Прости мне это письмо. Люби меня. Люблю Тебя…
Нина — Брюсову. 11 июня 1906. Лидино.
…Я уже много раз предчувствовала, что возникнет этот разговор, но не боюсь его, а рада сказать тебе о себе все, что есть и что знаю. Только верь в правдивость моих слов. Я никогда уже больше не буду лгать тебе. Начну с того же, с твоей последней книги, хотя говорить об этом мне тяжело и теперь. Помнишь ты себя в прошлом году? Я только после узнала, что больше мне не увидать тебя таким. Но ведь в Финляндии я ничего не знала и не поверила бы, что все изменится так быстро, почти внезапно. Ты говорил: «всё»… Ты упорно повторял: «всё, я весь, вся жизнь». И когда мне стала дорога твоя любовь, слова эти зазвучали как музыка. Я поверила в них, и в тебя, и в свою любовь. Тогда же, может быть, бессознательно почувствовала, что прошлое, все, что замыкалось этим годом, ушло навсегда.

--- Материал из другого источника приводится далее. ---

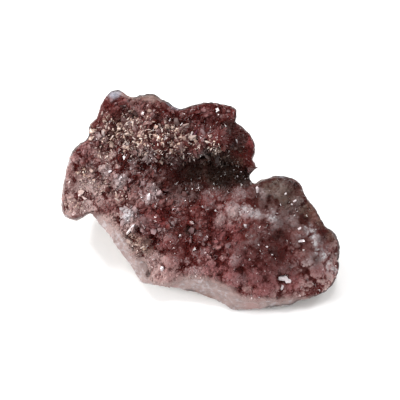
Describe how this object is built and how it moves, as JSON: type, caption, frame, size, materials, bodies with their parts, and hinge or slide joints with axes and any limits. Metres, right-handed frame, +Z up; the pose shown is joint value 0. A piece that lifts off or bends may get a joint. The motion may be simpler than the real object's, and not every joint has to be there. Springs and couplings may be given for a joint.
{
  "type": "geode fragment",
  "caption": "Broken wedge of a geode lined with a crust of small garnet-red quartz crystals, resting on a flattened base, for display.",
  "frame": {"origin": "on the floor, under the middle of the fragment's bounding box", "axes": "+Z up from the floor that it rests on; -Y to the front, where the crystal face looks; +X to the right of the face, along its longest extent"},
  "size_m": [0.0888, 0.0642, 0.0397],
  "materials": {
    "quartz_rock": "rough",
    "crystal_crust": "glittering"
  },
  "bodies": {
    "root": {"quartz_rock": "quartz_rock", "crystal_crust": "crystal_crust"}
  },
  "joints": []
}
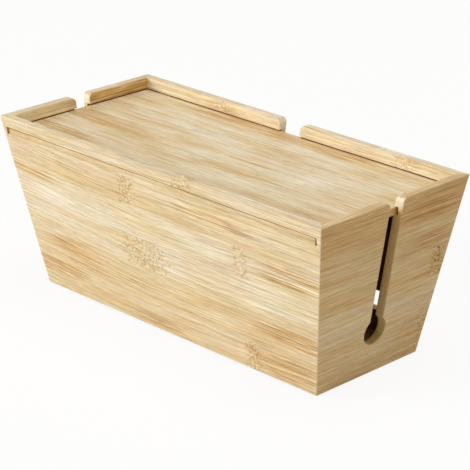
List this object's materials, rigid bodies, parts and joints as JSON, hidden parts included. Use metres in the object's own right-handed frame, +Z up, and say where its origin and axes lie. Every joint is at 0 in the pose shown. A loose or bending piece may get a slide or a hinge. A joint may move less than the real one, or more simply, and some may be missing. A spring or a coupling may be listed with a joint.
{
  "type": "cable management box",
  "caption": "Bamboo cable box with walls that lean out, mitred corners, a lid that slides out to the front, open cable slots ending in round holes, and rubber feet.",
  "frame": {"origin": "on the table under the middle of the box, level with the underside of the feet", "axes": "+X along the length to the right end, +Y to the back, +Z up; the lid slides out towards -Y"},
  "size_m": [0.3296, 0.1496, 0.1365],
  "materials": {
    "bamboo_wall": "satin clear lacquer on laminated bamboo, grain level round the box",
    "bamboo_lid": "satin clear lacquer on laminated bamboo, grain along the length",
    "bamboo_base": "plain sanded bamboo, grain along the length",
    "rubber_foot": "matte"
  },
  "bodies": {
    "box": {"front_wall": "bamboo_wall", "back_wall": "bamboo_wall", "left_end_wall": "bamboo_wall", "right_end_wall": "bamboo_wall", "base_panel": "bamboo_base", "foot_front_left": "rubber_foot", "foot_front_right": "rubber_foot", "foot_back_left": "rubber_foot", "foot_back_right": "rubber_foot"},
    "lid": {"sliding_lid": "bamboo_lid"}
  },
  "joints": [
    {"name": "lid_slide", "type": "slide", "parent": "box", "child": "lid", "axis": [0, -1, 0], "range_m": [0, 0.15]}
  ]
}
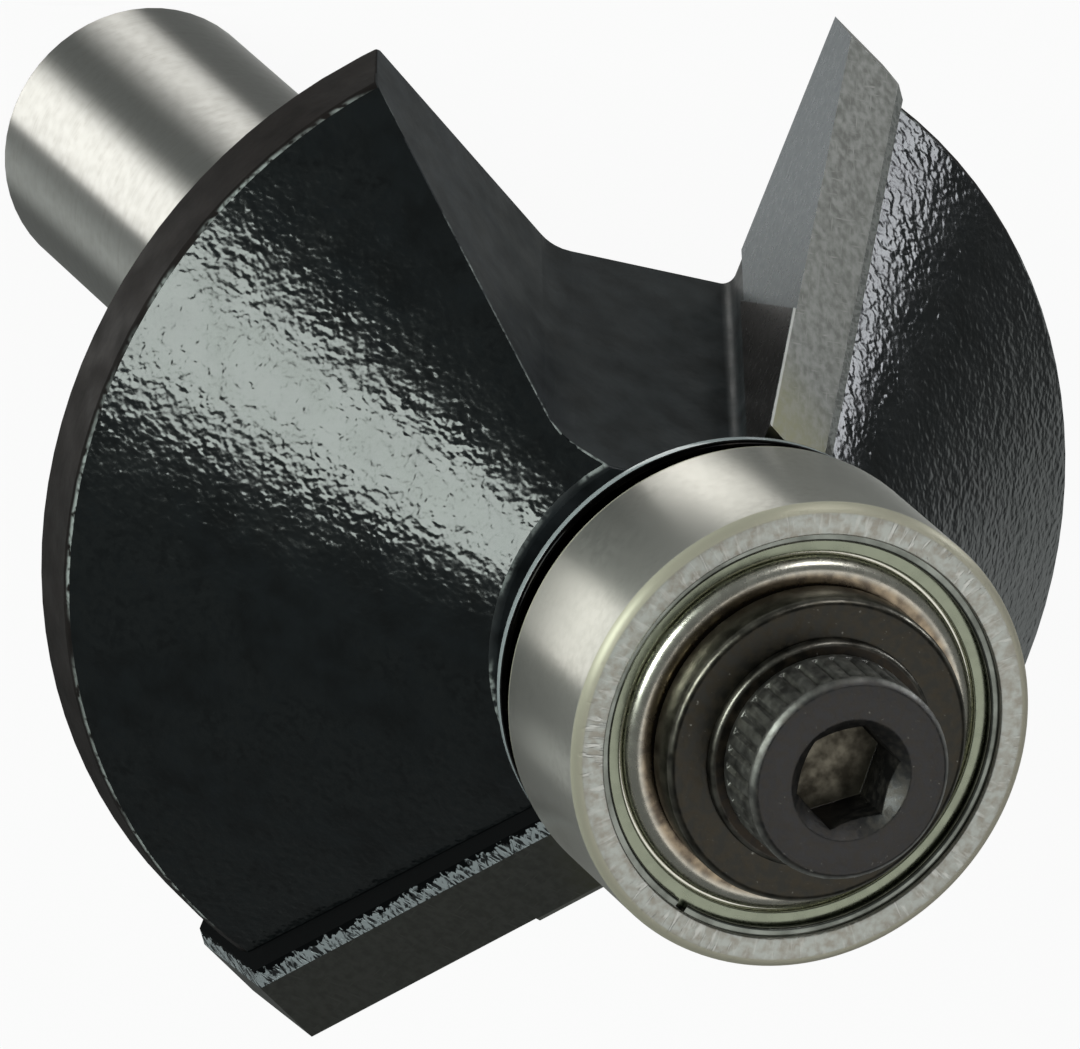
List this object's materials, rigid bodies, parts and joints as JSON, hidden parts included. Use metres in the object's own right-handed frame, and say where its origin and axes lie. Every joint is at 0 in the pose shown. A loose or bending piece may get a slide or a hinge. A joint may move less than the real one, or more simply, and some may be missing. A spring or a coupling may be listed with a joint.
{
  "type": "chamfer router bit",
  "caption": "Chamfer router bit with a round shank, a conical two-wing head, brazed carbide tips and a ball bearing guide held on the nose by a cap screw.",
  "frame": {"origin": "centre of the shank's end face", "axes": "+Z along the shank towards the nose, +X square to the cutting edge of a tip, the other tip half a turn round"},
  "size_m": [0.0284, 0.0302, 0.0548],
  "materials": {
    "enamel": "gloss",
    "carbide": "ground",
    "braze": "rough",
    "bearing_steel": "ground",
    "ball_steel": "polished",
    "cage_brass": "pressed",
    "blackened_steel": "blackened"
  },
  "bodies": {
    "cutter": {"cutter_body": "enamel", "carbide_tip_1": "carbide", "carbide_tip_2": "carbide", "braze_seam_1": "braze", "braze_seam_2": "braze", "dust_disc": "blackened_steel", "bearing_inner_ring": "bearing_steel", "washer": "blackened_steel", "lock_washer": "blackened_steel", "cap_screw": "blackened_steel"},
    "guide_ring": {"bearing_outer_ring": "bearing_steel", "bearing_shield_front": "bearing_steel", "bearing_shield_back": "bearing_steel", "snap_ring_front": "bearing_steel", "snap_ring_back": "bearing_steel"},
    "ball_set": {"bearing_cage": "cage_brass", "bearing_ball_1": "ball_steel", "bearing_ball_2": "ball_steel", "bearing_ball_3": "ball_steel", "bearing_ball_4": "ball_steel", "bearing_ball_5": "ball_steel", "bearing_ball_6": "ball_steel", "bearing_ball_7": "ball_steel"}
  },
  "joints": [
    {"name": "guide_spin", "type": "hinge", "parent": "cutter", "child": "guide_ring", "pos_m": [0, 0, 0.04888], "axis": [0, 0, 1], "continuous": true},
    {"name": "ball_roll", "type": "hinge", "parent": "cutter", "child": "ball_set", "pos_m": [0, 0, 0.04888], "axis": [0, 0, 1], "continuous": true}
  ],
  "couplings": [
    {"joint": "ball_roll", "follows": "guide_spin", "ratio": 0.633}
  ]
}
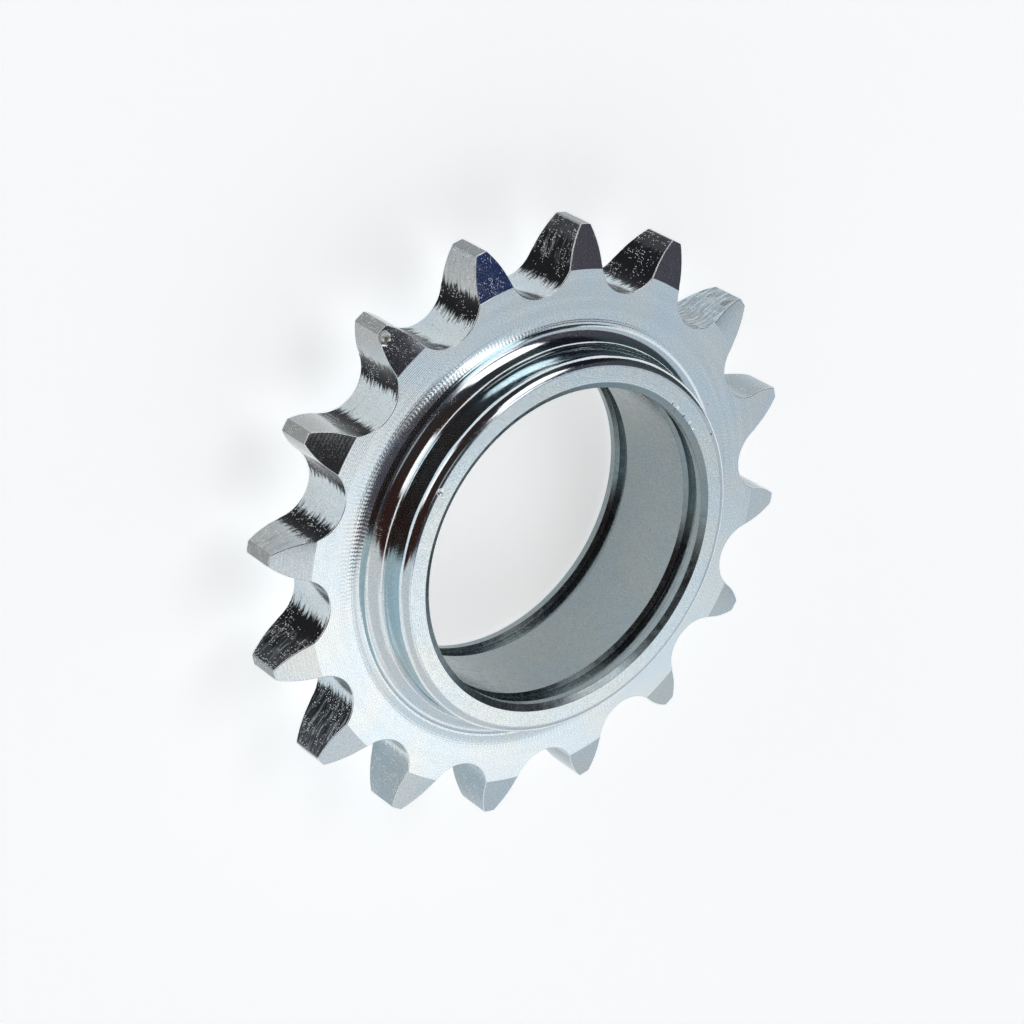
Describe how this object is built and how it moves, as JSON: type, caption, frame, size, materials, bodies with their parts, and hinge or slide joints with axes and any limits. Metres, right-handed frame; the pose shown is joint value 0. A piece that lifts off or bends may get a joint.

Мы вступали в новое, и хотя будущее казалось мне лучезарнее прошлого, вдруг захотелось, так страстно захотелось отметить его каким-то знаком здесь, чтоб осталась об нем вечная память. Я попросила тебя… (посвятить ей книгу стихов Брюсова. — И. Т.) Это даже была и не просьба, а нежный отклик на твои же слова. Это было первое желанье, обращенное лично к тебе, первая гордая мечта о твоей любви. И ты отказал. Я не помню в моей жизни такой смертельной убивающей обиды. В те дни, когда после года, тяжелее всех лет в моей жизни, я почувствовала себя живой и воскресшей, когда мне показалось, что наконец сбылась моя последняя тайная мечта о любви, — ты же, ты, Валерий, сказал мне «нет»… А я ведь действительно подумала, что предо мной беспредельность. Пойми, мне было больно видеть твою книгу, страшно касаться к ней, невыносимо слышать о ней. Она казалась мне живым воплощением самой горькой обиды. Я сказала, что никогда не прочту ее. Вначале я действительно не могла заставить себя взять ее в руки, а после, когда притупилась и стихла обида и я увидала, что это тебе тоже больно, — хотелось боли за боль. Я знала больше половины ее раньше. Любила ли ее, как прежние? Ах, можно ли так спрашивать? Те стихи были частью моей души, воплощением ее в строках, страницей жизни самой страшной, горестной и дорогой. Ты говоришь: «…Ты не стала читать моей книги». Ты поверил, что я могу не прочесть, и верил до этого дня! Валерий, я читала ее всю, всю в апреле, на Пасхе. Читала с тайной болью, с горьким упоеньем, с большей любовью к тебе, к твоим стихам, чем в прежние годы. И не хотела и не могла сказать тебе. Мы были очень замучены в эти дни. Где мы были? Что могли сказать друг другу?!